Wherever a line in the data below holds "parts", copy that line.

### DATA FOR THIS EXERCISE

---------------

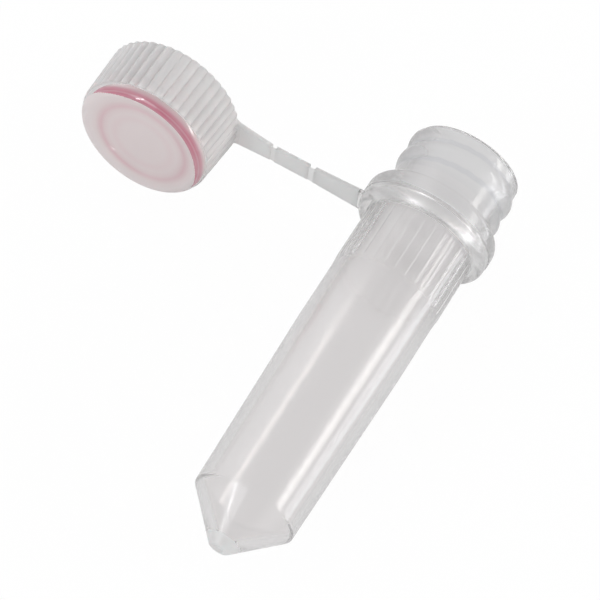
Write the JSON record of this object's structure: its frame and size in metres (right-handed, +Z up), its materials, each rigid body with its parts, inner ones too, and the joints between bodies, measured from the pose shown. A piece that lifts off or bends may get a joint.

---------------

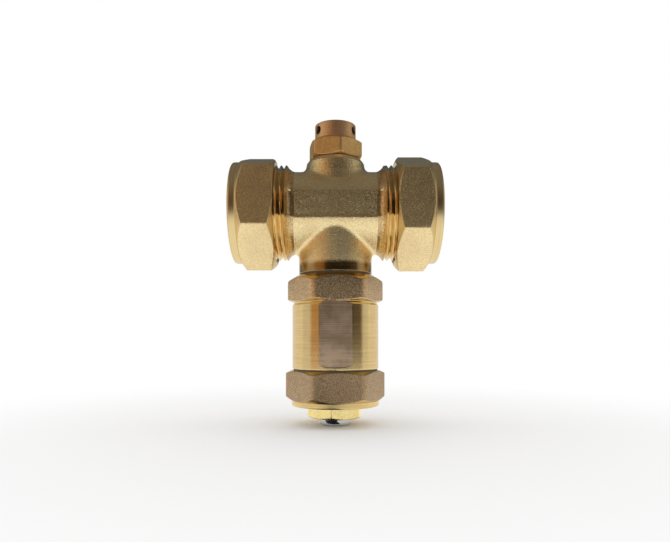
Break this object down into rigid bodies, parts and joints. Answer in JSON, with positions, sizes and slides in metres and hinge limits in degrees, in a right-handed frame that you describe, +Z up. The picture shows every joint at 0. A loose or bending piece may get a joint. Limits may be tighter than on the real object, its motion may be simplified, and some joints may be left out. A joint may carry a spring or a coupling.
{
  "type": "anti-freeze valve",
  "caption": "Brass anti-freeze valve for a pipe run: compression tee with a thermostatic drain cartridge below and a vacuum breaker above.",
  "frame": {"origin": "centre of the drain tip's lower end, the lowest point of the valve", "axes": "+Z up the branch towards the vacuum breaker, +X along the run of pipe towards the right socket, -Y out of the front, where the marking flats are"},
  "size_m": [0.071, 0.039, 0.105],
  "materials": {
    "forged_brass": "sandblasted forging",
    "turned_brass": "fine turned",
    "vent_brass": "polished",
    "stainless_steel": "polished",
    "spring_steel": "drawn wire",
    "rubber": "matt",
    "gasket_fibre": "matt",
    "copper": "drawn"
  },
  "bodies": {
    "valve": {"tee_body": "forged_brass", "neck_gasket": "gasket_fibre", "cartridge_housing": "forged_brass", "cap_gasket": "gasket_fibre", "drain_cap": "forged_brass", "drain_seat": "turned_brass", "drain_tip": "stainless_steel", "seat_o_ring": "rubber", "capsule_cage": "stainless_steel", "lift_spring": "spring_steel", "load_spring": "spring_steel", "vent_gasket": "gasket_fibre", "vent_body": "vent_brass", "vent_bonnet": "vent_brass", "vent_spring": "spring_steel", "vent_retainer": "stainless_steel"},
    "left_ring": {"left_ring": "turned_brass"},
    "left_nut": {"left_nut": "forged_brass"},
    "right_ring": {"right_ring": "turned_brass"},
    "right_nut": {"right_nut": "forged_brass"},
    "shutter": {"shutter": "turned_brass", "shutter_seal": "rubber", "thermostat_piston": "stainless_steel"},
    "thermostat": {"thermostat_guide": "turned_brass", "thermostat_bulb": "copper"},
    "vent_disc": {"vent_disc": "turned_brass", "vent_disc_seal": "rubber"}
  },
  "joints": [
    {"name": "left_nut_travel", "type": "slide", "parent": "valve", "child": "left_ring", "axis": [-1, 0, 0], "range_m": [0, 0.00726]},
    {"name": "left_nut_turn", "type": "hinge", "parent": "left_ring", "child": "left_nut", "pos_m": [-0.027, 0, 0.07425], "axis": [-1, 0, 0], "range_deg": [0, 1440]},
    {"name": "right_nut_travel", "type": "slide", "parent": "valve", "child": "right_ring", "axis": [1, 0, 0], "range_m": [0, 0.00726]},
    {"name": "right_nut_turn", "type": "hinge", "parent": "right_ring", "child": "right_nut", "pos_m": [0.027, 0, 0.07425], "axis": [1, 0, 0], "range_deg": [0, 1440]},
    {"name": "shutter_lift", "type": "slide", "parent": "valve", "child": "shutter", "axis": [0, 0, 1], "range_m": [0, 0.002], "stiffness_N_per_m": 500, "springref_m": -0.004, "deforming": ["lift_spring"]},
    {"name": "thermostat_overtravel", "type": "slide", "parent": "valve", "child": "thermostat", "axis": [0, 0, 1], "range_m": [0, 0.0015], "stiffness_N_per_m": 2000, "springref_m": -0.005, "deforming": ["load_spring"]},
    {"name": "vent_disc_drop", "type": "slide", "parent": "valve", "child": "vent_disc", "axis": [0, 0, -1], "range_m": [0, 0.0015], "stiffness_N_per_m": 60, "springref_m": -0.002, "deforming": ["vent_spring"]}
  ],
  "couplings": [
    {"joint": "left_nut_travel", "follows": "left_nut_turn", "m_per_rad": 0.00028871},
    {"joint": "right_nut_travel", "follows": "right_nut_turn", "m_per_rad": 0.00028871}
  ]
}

---------------

### EXERCISE SOLUTION
Write the JSON record of this object's structure: its frame and size in metres (right-handed, +Z up), its materials, each rigid body with its parts, inner ones too, and the joints between bodies, measured from the pose shown. A piece that lifts off or bends may get a joint.
Break this object down into rigid bodies, parts and joints. Answer in JSON, with positions, sizes and slides in metres and hinge limits in degrees, in a right-handed frame that you describe, +Z up. The picture shows every joint at 0. A loose or bending piece may get a joint. Limits may be tighter than on the real object, its motion may be simplified, and some joints may be left out. A joint may carry a spring or a coupling.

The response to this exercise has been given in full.